[Object modeling scripts]
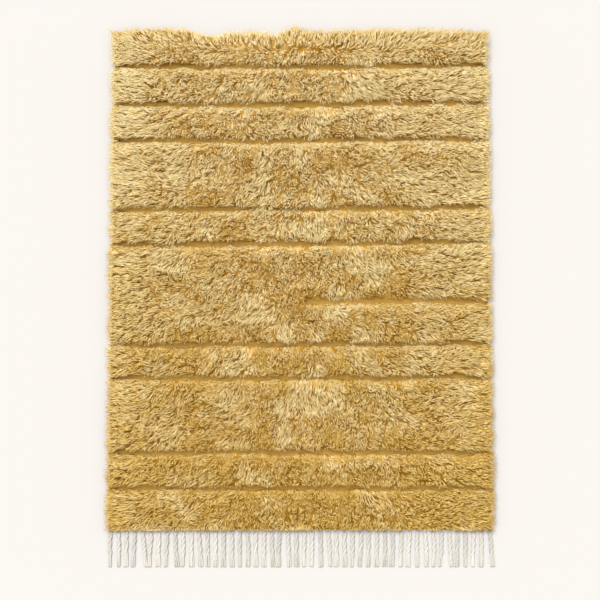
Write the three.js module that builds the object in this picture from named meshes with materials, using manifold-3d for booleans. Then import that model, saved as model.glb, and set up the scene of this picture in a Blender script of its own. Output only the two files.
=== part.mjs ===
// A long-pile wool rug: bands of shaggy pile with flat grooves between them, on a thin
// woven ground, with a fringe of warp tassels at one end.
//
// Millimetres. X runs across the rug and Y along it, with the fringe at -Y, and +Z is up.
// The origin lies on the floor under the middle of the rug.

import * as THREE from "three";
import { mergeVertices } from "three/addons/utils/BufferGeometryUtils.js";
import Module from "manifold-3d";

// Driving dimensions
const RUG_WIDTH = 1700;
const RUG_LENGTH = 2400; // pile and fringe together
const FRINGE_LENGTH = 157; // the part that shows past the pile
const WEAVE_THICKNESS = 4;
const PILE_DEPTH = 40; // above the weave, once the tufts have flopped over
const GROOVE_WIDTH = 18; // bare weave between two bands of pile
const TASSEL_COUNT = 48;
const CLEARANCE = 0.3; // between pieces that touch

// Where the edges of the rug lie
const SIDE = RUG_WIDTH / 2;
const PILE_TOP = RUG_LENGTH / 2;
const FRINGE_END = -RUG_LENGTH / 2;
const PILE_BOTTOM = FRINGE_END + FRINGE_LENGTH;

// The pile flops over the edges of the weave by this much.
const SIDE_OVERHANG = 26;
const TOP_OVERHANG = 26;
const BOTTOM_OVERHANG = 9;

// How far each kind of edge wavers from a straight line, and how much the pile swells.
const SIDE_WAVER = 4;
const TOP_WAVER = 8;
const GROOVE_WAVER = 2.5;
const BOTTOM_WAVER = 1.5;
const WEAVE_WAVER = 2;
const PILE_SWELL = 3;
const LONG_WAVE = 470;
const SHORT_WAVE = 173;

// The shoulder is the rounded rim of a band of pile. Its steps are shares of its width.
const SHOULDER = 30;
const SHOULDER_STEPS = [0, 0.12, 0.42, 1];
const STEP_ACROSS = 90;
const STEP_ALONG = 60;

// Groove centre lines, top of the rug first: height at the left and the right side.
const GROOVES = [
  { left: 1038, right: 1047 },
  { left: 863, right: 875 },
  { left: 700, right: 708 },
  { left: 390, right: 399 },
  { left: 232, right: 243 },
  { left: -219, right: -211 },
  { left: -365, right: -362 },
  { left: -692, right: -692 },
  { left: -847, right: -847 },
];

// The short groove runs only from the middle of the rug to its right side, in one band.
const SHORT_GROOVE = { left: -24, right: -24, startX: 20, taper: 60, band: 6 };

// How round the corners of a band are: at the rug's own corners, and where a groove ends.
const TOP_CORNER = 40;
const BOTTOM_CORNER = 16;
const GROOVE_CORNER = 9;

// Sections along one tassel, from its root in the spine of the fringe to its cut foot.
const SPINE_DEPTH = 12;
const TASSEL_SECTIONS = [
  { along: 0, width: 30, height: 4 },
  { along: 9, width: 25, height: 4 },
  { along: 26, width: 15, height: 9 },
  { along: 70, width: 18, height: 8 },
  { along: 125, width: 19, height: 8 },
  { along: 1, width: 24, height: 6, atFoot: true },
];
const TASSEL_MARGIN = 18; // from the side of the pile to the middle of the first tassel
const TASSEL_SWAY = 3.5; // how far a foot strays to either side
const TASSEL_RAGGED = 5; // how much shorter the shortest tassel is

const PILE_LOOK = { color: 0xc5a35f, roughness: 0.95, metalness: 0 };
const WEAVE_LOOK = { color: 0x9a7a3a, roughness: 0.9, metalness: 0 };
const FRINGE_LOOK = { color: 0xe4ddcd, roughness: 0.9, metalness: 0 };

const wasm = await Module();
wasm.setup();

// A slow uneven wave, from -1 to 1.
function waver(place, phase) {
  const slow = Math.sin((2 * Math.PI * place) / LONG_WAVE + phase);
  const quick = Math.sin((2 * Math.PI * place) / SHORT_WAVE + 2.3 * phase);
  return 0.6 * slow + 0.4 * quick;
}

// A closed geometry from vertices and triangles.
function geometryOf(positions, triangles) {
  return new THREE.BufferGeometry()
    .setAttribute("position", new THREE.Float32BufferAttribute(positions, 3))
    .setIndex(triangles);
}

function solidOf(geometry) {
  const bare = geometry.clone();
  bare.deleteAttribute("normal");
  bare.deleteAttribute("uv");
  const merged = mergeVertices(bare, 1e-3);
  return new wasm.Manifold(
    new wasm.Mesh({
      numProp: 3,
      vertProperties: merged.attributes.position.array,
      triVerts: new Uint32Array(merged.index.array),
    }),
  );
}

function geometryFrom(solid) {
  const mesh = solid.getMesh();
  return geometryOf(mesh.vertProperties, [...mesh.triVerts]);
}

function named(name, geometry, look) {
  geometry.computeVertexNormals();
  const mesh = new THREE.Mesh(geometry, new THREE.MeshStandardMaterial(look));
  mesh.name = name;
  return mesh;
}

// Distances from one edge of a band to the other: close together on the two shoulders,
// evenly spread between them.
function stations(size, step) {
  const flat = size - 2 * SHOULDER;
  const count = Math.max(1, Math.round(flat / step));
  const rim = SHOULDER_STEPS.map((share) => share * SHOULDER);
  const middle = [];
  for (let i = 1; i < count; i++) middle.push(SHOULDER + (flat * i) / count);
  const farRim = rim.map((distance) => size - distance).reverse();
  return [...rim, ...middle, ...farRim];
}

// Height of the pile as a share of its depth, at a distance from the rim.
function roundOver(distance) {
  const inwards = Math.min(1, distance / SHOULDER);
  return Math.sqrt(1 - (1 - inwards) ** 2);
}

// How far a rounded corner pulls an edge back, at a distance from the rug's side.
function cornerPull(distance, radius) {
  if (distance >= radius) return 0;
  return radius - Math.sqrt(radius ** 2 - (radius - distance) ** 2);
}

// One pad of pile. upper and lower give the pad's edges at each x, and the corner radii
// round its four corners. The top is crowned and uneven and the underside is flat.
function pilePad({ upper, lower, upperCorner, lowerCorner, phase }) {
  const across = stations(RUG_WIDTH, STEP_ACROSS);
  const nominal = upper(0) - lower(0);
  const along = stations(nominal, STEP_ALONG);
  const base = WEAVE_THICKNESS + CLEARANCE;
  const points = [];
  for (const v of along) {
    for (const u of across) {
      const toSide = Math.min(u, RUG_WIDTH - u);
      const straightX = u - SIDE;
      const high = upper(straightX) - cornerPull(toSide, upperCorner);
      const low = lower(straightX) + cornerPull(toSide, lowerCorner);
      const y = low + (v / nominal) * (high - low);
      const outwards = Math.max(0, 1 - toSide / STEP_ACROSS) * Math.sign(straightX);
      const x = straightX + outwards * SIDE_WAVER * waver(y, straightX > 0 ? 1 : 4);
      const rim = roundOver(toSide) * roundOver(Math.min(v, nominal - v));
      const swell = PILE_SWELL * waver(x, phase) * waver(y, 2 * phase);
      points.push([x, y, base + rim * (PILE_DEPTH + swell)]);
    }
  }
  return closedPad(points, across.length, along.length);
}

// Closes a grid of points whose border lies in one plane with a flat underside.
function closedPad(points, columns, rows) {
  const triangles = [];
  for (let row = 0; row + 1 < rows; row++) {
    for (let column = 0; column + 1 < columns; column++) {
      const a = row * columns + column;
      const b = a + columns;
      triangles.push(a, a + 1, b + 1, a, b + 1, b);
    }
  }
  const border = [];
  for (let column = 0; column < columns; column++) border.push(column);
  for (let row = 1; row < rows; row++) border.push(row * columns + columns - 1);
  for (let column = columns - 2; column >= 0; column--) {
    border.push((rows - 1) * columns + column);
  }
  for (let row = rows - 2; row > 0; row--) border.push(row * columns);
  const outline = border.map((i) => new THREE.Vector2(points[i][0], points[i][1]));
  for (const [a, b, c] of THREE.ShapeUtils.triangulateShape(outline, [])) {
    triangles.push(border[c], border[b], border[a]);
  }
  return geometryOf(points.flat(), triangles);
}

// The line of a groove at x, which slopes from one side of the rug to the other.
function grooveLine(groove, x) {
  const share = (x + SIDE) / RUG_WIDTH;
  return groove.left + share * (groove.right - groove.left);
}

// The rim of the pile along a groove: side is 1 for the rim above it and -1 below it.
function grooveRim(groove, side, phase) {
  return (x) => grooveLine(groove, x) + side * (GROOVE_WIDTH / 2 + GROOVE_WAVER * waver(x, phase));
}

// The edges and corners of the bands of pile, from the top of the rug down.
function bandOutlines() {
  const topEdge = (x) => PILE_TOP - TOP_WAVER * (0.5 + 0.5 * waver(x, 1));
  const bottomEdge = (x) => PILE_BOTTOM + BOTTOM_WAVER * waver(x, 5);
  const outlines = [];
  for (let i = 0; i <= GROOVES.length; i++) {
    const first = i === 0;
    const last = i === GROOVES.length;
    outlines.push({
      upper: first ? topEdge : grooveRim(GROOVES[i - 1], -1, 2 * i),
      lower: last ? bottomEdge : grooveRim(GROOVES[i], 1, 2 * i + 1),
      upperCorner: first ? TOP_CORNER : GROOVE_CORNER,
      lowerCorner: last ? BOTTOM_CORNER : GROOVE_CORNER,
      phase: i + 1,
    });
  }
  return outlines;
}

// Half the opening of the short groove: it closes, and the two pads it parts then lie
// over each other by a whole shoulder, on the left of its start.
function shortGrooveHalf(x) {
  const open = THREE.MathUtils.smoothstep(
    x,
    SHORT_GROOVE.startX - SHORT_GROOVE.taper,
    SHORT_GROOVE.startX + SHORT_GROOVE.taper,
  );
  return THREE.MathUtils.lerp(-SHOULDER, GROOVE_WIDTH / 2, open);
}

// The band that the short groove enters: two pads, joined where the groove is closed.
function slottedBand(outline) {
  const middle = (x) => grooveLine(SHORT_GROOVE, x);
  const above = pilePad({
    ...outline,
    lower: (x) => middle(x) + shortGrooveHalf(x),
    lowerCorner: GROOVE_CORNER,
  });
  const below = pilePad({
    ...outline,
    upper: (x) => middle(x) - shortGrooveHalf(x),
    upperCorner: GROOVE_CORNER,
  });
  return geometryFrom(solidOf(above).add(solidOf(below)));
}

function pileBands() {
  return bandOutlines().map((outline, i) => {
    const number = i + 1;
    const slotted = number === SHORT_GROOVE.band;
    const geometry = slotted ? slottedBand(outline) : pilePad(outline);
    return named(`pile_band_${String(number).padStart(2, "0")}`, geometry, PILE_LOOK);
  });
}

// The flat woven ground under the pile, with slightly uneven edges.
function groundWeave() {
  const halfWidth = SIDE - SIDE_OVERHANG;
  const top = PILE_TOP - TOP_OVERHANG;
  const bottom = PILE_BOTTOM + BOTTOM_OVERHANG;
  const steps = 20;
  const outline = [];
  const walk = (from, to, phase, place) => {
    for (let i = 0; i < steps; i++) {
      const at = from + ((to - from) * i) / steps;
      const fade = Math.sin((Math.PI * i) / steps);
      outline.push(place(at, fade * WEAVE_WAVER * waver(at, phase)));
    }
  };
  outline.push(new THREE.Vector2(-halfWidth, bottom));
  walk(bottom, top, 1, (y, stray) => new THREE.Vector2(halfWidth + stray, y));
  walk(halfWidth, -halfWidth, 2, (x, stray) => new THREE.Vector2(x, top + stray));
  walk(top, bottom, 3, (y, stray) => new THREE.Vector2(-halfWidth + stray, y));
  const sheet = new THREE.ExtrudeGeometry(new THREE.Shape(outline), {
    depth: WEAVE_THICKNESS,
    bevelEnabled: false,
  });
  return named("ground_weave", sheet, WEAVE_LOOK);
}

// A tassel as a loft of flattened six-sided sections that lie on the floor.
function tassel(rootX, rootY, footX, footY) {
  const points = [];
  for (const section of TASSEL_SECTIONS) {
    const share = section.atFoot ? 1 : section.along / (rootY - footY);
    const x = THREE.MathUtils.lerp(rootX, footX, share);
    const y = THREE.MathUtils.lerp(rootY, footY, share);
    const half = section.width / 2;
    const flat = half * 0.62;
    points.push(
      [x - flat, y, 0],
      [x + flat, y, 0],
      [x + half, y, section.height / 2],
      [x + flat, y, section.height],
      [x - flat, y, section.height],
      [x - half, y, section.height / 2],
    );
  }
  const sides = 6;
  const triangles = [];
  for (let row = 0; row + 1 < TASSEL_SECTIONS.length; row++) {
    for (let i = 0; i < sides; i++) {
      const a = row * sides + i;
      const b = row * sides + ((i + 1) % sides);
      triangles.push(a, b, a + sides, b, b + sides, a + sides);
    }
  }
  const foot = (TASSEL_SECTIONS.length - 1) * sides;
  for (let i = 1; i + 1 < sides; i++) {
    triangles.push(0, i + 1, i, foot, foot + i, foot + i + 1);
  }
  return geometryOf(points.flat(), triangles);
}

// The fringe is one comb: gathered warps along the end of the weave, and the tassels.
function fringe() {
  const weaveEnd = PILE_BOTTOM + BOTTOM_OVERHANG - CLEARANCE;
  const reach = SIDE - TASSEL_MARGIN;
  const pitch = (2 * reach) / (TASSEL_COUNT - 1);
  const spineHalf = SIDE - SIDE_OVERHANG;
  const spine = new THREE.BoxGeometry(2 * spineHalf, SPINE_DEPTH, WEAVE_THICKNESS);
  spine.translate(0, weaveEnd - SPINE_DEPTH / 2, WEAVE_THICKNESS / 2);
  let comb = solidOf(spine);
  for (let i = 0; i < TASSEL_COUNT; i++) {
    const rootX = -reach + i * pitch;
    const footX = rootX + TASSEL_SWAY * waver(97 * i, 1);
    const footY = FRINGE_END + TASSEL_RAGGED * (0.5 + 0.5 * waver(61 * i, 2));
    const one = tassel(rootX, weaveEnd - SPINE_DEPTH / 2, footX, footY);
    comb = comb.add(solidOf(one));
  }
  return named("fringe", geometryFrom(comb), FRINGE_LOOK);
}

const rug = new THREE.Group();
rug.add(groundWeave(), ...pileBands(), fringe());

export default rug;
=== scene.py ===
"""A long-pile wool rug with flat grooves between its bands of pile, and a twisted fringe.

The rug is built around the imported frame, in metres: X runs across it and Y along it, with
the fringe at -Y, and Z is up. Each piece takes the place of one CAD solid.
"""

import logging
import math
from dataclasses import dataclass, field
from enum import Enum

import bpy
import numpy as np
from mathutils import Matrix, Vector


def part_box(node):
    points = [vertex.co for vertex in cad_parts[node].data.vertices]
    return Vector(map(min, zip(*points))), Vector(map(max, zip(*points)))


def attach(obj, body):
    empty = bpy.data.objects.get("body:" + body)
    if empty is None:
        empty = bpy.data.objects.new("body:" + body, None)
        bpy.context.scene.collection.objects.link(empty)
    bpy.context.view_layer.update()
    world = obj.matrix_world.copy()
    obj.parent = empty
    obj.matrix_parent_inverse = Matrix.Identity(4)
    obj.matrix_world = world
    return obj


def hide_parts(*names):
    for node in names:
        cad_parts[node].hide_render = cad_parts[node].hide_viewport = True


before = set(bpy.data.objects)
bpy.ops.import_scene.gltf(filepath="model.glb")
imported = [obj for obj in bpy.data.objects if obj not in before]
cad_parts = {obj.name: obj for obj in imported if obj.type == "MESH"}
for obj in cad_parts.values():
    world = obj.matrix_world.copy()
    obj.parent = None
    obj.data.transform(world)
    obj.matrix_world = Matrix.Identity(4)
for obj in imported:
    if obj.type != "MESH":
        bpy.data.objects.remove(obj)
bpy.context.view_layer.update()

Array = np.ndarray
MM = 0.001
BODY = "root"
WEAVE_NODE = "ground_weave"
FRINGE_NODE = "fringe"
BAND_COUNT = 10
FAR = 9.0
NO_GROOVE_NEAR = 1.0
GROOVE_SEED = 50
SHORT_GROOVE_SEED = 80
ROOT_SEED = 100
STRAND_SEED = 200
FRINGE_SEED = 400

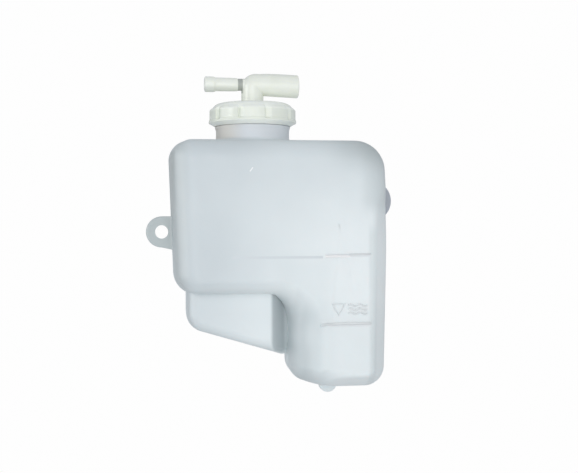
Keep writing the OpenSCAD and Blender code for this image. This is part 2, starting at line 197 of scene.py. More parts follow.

§ GOAL
Will you return exactly the lines above from the one with "const rug = new THREE.Group();" down to the one with "obj.data.transform(world)", counting both as part of the range?

§ ANSWER TO THE EXERCISE
const rug = new THREE.Group();
rug.add(groundWeave(), ...pileBands(), fringe());

export default rug;
=== scene.py ===
"""A long-pile wool rug with flat grooves between its bands of pile, and a twisted fringe.

The rug is built around the imported frame, in metres: X runs across it and Y along it, with
the fringe at -Y, and Z is up. Each piece takes the place of one CAD solid.
"""

import logging
import math
from dataclasses import dataclass, field
from enum import Enum

import bpy
import numpy as np
from mathutils import Matrix, Vector


def part_box(node):
    points = [vertex.co for vertex in cad_parts[node].data.vertices]
    return Vector(map(min, zip(*points))), Vector(map(max, zip(*points)))


def attach(obj, body):
    empty = bpy.data.objects.get("body:" + body)
    if empty is None:
        empty = bpy.data.objects.new("body:" + body, None)
        bpy.context.scene.collection.objects.link(empty)
    bpy.context.view_layer.update()
    world = obj.matrix_world.copy()
    obj.parent = empty
    obj.matrix_parent_inverse = Matrix.Identity(4)
    obj.matrix_world = world
    return obj


def hide_parts(*names):
    for node in names:
        cad_parts[node].hide_render = cad_parts[node].hide_viewport = True


before = set(bpy.data.objects)
bpy.ops.import_scene.gltf(filepath="model.glb")
imported = [obj for obj in bpy.data.objects if obj not in before]
cad_parts = {obj.name: obj for obj in imported if obj.type == "MESH"}
for obj in cad_parts.values():
    world = obj.matrix_world.copy()
    obj.parent = None
    obj.data.transform(world)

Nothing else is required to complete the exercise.